The first time a student defied my instructions, I froze.  I genuinely felt like my insides were made of ice.  I didn't want to abandon the other 28 in order to go write up this one and I was afraid to call out the child in front of everyone.  Why I was so afraid of saying "stop that" to a teen's face, I can't quite tell you.  Anyway, now it's no big deal...and, hilariously, because it's no big deal, it rarely ever happens.

The first time I heard that a leader I loved and admired was leaving (my first 8th grade chorus teacher), I despaired and worried that the organization would fall apart and dissolve and we would all be left to falter.  That organization, by the way, is now a state-renowned, award-winning choral department with an amazing teacher who we might never have met had that first teacher never needed to leave.

Eight years ago, I wrote a post called "Our Hope Endures" in which I quoted the lyrics to the eponymous Natalie Grant song.  I listed a few things that had been happening, much of which I don't even remember, that were causing me stress.  What I left out, however, was the event that actually inspired the post - the painful and unexpected departure of a loved and admired leader.  Although I had seen such a thing happen (hello, 8th grade chorus Ashley!  Go practice piano, please!), this was different because I was this leader's second-in-command and would have to take on some of their responsibilities.  It was frightening, overwhelming and exhausting, and I know whatever little inconveniences I suffered were nothing compared to what the departing leader had to deal with.  However, in the long term, many wonderful things happened and wonderful people stepped into roles they otherwise would not have.  I'm not saying I'm glad it happened; I hesitated even to allude to this event because I don't want to cause anyone who was connected even a moment's unhappiness in being reminded of it.  BUT - we can all now point to new friends, new growth, new opportunities that happened in the wake of it.  It sucks that people had to suffer, but I think it's ok to acknowledge that out of suffering came blessings that we couldn't have foreseen or even thought to ask for at the time.
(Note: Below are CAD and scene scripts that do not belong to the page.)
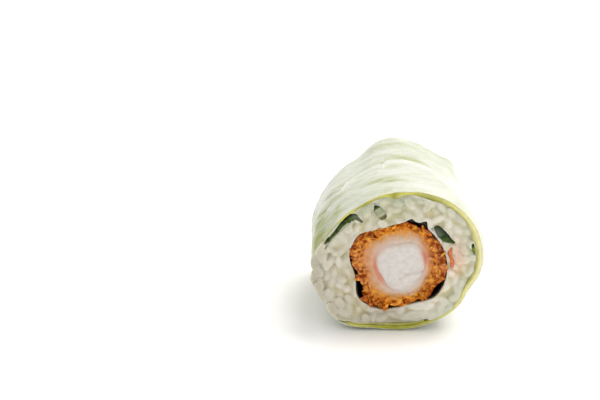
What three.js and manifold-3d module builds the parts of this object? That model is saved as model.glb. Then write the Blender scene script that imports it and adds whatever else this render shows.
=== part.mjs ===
// A sliced rice paper roll, lying on its side.
//
// The roll runs along +Y. Its cut face looks towards -Y, +X is to the right of that face and +Z is
// up. The origin is on the surface that it lies on, under its middle. From the outside in it has
// rice paper, a lettuce leaf, sticky rice, a nori sheet, the crumb coat of a fried prawn and the
// prawn. A herb leaf, a herb stem, a rolled green leaf, a carrot shred and a chive run through the
// rice. Every layer and filling shows at both cuts. Lengths are millimetres, angles are degrees
// round the roll from +X towards +Z, and `along` is 0 at the front cut and 1 at the rear one.

import * as THREE from 'three';
import { mergeVertices } from 'three/addons/utils/BufferGeometryUtils.js';
import Module from 'manifold-3d';

const wasm = await Module();
wasm.setup();

// ---- Driving dimensions ----------------------------------------------------------------------

const ROLL_LENGTH = 56; // from rim to rim of the paper
const AXIS_HEIGHT = 21; // of the line that the sections are measured from
const AXIS_X = -0.5; // that line is left of the middle of the whole
const FRONT_HALF_WIDTH = 24.4; // of the single paper, before the swells below
const REAR_HALF_WIDTH = 20.0;
const FRONT_HALF_HEIGHT = 20.9;
const REAR_HALF_HEIGHT = 21.6;
const TAPER_POWER = 2.6; // the roll keeps its width at first, then narrows
const CLEARANCE = 0.3; // between pieces that touch

const PAPER_THICKNESS = 0.5; // of the damp paper, where it lies once
const PAPER_OVERLAP = 0.5; // how much more it is where it lies twice
const OVERLAP_LEAST = 8; // the second turn ends in a raised edge, at least this far back
const OVERLAP_MORE = 19; // and this much further where it reaches furthest
const OVERLAP_ANGLE = 98;
const OVERLAP_SPREAD = 44;
const EDGE_WIDTH = 0.7; // how steep that edge is
const PRESSED = { at: 270, spread: 50, less: 0.6 }; // where the second turn is pressed thinner
const RIM_DRAW_IN = 0.7; // the paper draws in at its cut rims
const RIM_DRAW_LENGTH = 5; // over this length

const LEAF_THICKNESS = 0.7;
const LEAF_START = -140; // the leaf's outer end, low on the left
const LEAF_TURN = 435; // it goes round once, and 75 degrees further inside itself
const LEAF_STEP_IN = 28; // degrees that it takes to step inside its own start
const LEAF_STEPPED = 355; // it has stepped in after this turn
const LEAF_RIPPLE = 0.12; // how deep its waves are
const LEAF_WAVES_ROUND = 9;
const LEAF_WAVES_ALONG = 2.2;
const LEAF_INSET = 0.15; // its ends are this much inside the paper's rims
// Where the leaf is thicker or thinner: place, half-spread and how much.
const LEAF_SWELLS = [
  { at: 15, spread: 38, more: 0.6 },
  { at: 165, spread: 50, more: -0.3 },
  { at: 62, spread: 12, more: 0.5 }, // a crease
  { at: 90, spread: 5, more: 0.9 }, // a tighter one
];

const RICE_FACE = 26.9; // where the rice between the grains ends, from the middle of the roll
const CUT_FACE = 28.3; // where the knife went through the grains
const PRAWN_FACE = 28.5; // the middle of the prawn stands out furthest
const GRAIN_LENGTH = 6.2;
const GRAIN_WIDTH = 2.9;
const GRAIN_HEIGHT = 2.6;
const GRAIN_SIZES = [0.86, 1.1]; // of those lengths, the smallest and largest grain
const GRAIN_OUT = [-0.05, 0.4]; // how far grain middles stand out of the rice behind them
const GRAINS_PER_FACE = 48;
const GRAIN_SPACING = 3.2;
const GRAIN_TILT = 16; // degrees that a grain on a face is tipped, at most
const RICE_YIELD = 7; // degrees over which the rice gives way to the leaf's inner turn
const BULGE_ANGLE = 190; // the rice swells out of the paper here, at the front
const BULGE_SPREAD = 21;
const BULGE_GRAINS = 9;
const BULGE_TILT = 40;
const BULGE_POWER = 1.5; // how steeply it sinks back into the cut at its ends
const RIM_DIP = 3.4; // how far the paper's rim falls back over the bulge
const BULGE_OUT = 1.6; // how far the rice comes out past the paper
const BULGE_FORWARD = 0.5; // and past the rest of the cut

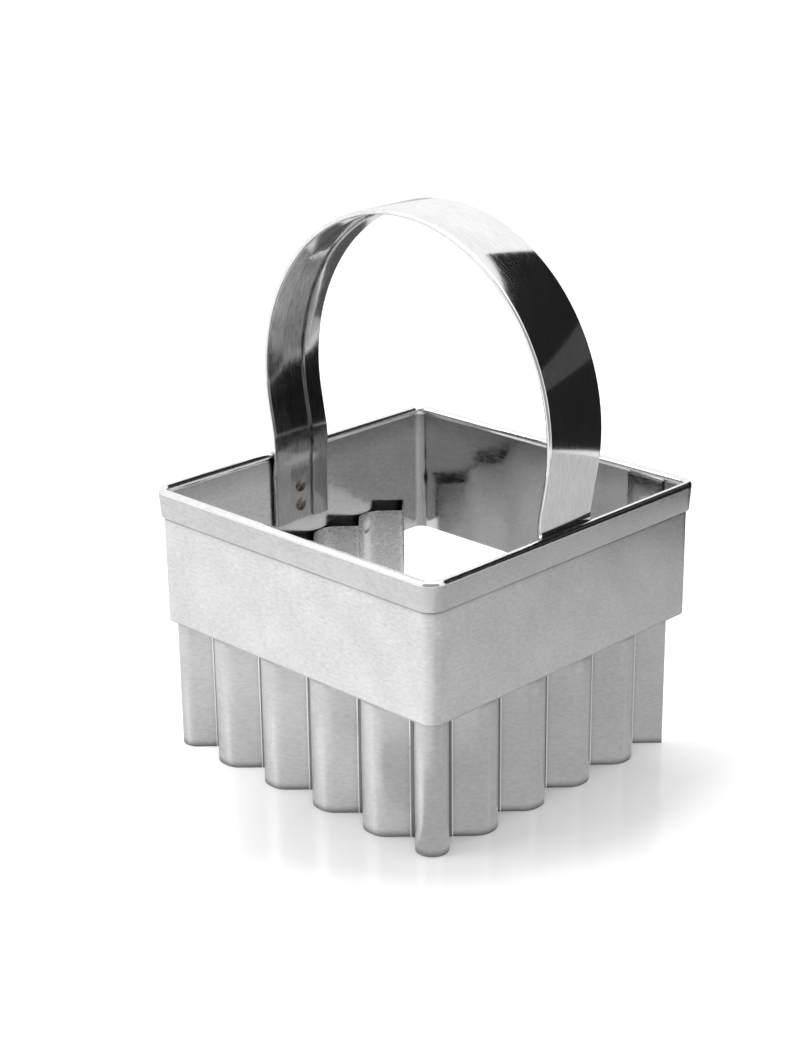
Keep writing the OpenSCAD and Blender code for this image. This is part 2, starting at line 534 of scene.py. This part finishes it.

Experience is the thing you get just after you need it.  It is also the thing that gives you a new socket wrench in your brain to fix things with.  A wise man once told me to "recycle your pain", by which he meant to reflect on things that have gone wrong for you and that you have caused to go wrong and use that knowledge to minister to others in those same places.  The fruit baskets will be overturned, surgeries will have complications, teenagers will be defiant, people we love will stumble.  We know the road map: we hurt, we guard, we rally.  And again, lest it be misconstrued that I am happy when things go wrong - believe me, I am the first to be like SOMETHING IS CHANGING RED ALERT LET'S ALL GO DIE - I'm not saying I'm glad that these things happen.  I'm also not trying to minimize or overlook the initial emotions that come whenever upheaval happens.  But because of experience, I know that I can also expect new things in the future.  The forest burns, then the rain falls and new little green plants spring up.  I take no pleasure in the fire, but I also no longer fear it because I know the rains are coming.